Prospective cohort study.
6,180 adults 25 years or older participating in the baseline and 5-year follow-up phases of the Australian Diabetes, Obesity and Lifestyle (AusDiab) Study.
Serum 25(OH)D levels <15 ng/mL were considered deficient.
Incident chronic kidney disease was defined as being negative at baseline but positive after 5 years for (1) reduced estimated glomerular filtration rate (eGFR; <60 mL/min/1.72 m²) or (2) albuminuria (spot urine albumin-creatinine ratio ≥2.5 mg/mmol [≥22.1 mg/g] for men and ≥3.5 mg/mmol [≥30.9 mg/g] for women).

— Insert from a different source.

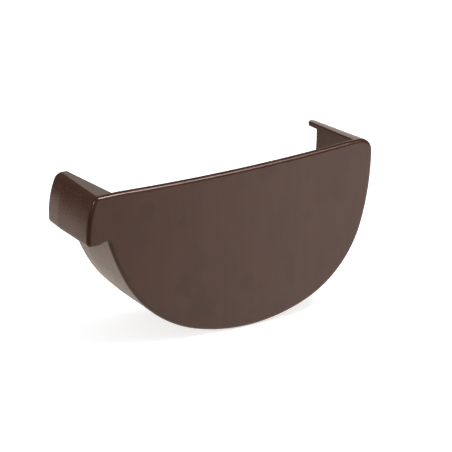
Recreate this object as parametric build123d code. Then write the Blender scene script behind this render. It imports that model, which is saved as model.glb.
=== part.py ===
from build123d import *
from math import acos, atan2, cos, degrees, radians, sin, sqrt
import os

# Stop end for a half-round gutter with a box-shaped front bead, right-hand version, in millimetres.
#
# In the finished part X runs across the gutter (front bead towards -X, wall side towards +X), Y runs
# along the gutter (the blank outer face looks to -Y, the mouth opens to +Y) and Z is up. The part
# stands unheld on its round bottom, turned about Y by its own balance.
#
# While it is built, the section lies in XY with its lowest point at the origin, and the depth behind
# the outer face runs towards -Z.

# Section of the gutter: tangent arcs on each side, from the lowest point upwards
BOTTOM_RADIUS = 73.8
BOTTOM_ANGLE = 20.0
SHOULDER_RADIUS = 47.3
SHOULDER_ANGLE = 68.5
SIDE_RADIUS = 101.6
SECTION_HEIGHT = 66.4
TOP_DIP = 1.3
TOP_DIP_ROUND = 25.0
DIP_MARGIN = 2.5

# Front bead: a box whose outer face bulges, and whose foot steps up before it meets the round side
BEAD_OVERHANG = 8.3
BEAD_HEIGHT = 18.9
BEAD_FACE_RADIUS = 38.1
BEAD_TOP_AT_PLATE = 12.9
BEAD_TOP_AT_MOUTH = 9.9
BEAD_TOP_ROUND_AT_PLATE = 2.2
BEAD_TOP_ROUND_AT_MOUTH = 4.0
BEAD_FOOT_ROUND = 1.7
FOOT_STEP = 0.8
FOOT_STEP_FROM_SIDE = 3.2
FOOT_STEP_RUN = 1.3
FOOT_STEP_ROUND = 1.7
FOOT_CORNER_ROUND = 1.1

# Wall side: rounded top corner and inturned lip
WALL_CORNER = 5.2
LIP_AT_PLATE = 8.4
LIP_AT_MOUTH = 6.9

# Along the gutter
PLATE_THICKNESS = 2.5
SKIRT_DEPTH = 40.9
LEAD_LENGTH = 11.4
FLARE = 0.4
LEAD_INSET = 0.45

# Walls and rounded edges; no corner of a section is sharper than the smallest round
WALL_AT_PLATE = 2.4
WALL_AT_MOUTH = 1.8
FACE_ROUND = 1.5
FREE_EDGE_ROUND = 0.7
FLAT_BETWEEN_ROUNDS = 0.05
LIP_END_ROUND = 3.0
BEAD_END_ROUND = 1.5
SMALLEST_ROUND = 0.9
CLEAR_CUT = 5.0
TOUCHING = 0.01


def on_circle(centre, radius, angle):
    """Point on a circle, the angle in degrees from straight down towards +X."""
    turn = radians(angle)
    return (centre[0] + radius * sin(turn), centre[1] - radius * cos(turn))


def arc_points(centre, radius, start, end):
    return [on_circle(centre, radius, angle) for angle in (start, (start + end) / 2, end)]


# Centres of the three arcs of the right half
BOTTOM_CENTRE = (0.0, BOTTOM_RADIUS)
SHOULDER_CENTRE = on_circle(BOTTOM_CENTRE, BOTTOM_RADIUS - SHOULDER_RADIUS, BOTTOM_ANGLE)
SIDE_CENTRE = on_circle(SHOULDER_CENTRE, SHOULDER_RADIUS - SIDE_RADIUS, SHOULDER_ANGLE)


def side_arc(level, inset):
    """The side's arc from the shoulder up to a level."""
    radius = SIDE_RADIUS - inset
    angle = degrees(acos((SIDE_CENTRE[1] - level) / radius))
    return arc_points(SIDE_CENTRE, radius, SHOULDER_ANGLE, angle)


def half_width(level):
    return side_arc(level, 0)[-1][0]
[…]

623 (10.9%) participants were vitamin D deficient, 161 developed incident reduced eGFR, and 222 developed incident albuminuria. In participants with and without vitamin D deficiency, annual age-standardized incidences were 0.92% (95% CI, 0.56%-1.30%) and 0.59% (95% CI, 0.51%-0.68%), respectively, for eGFR <60 mL/min/1.72 m² and 1.50% (95% CI, 1.06%-1.95%) and 0.66% (95% CI, 0.56%-0.76%), respectively, for albuminuria. In multivariate regression models, vitamin D deficiency was associated significantly with the 5-year incidence of albuminuria (OR, 1.71; 95% CI, 1.12-2.61; P = 0.01), but not reduced eGFR (OR, 0.93; 95% CI, 0.53-1.66; P = 0.8).
The observational nature of the study does not account for unmeasured confounders. Only baseline 25(OH)D level was measured and therefore may not accurately reflect lifetime levels. Differences in baseline characteristics of participants who were included compared with those excluded due to missing data or follow-up may limit the applicability of results to the original AusDiab cohort.
Our prospective cohort study shows that vitamin D deficiency is associated with a higher annual incidence of albuminuria and reduced eGFR and independently predicts the 5-year incidence of albuminuria. These associations warrant further exploration in long-term prospective clinical trials.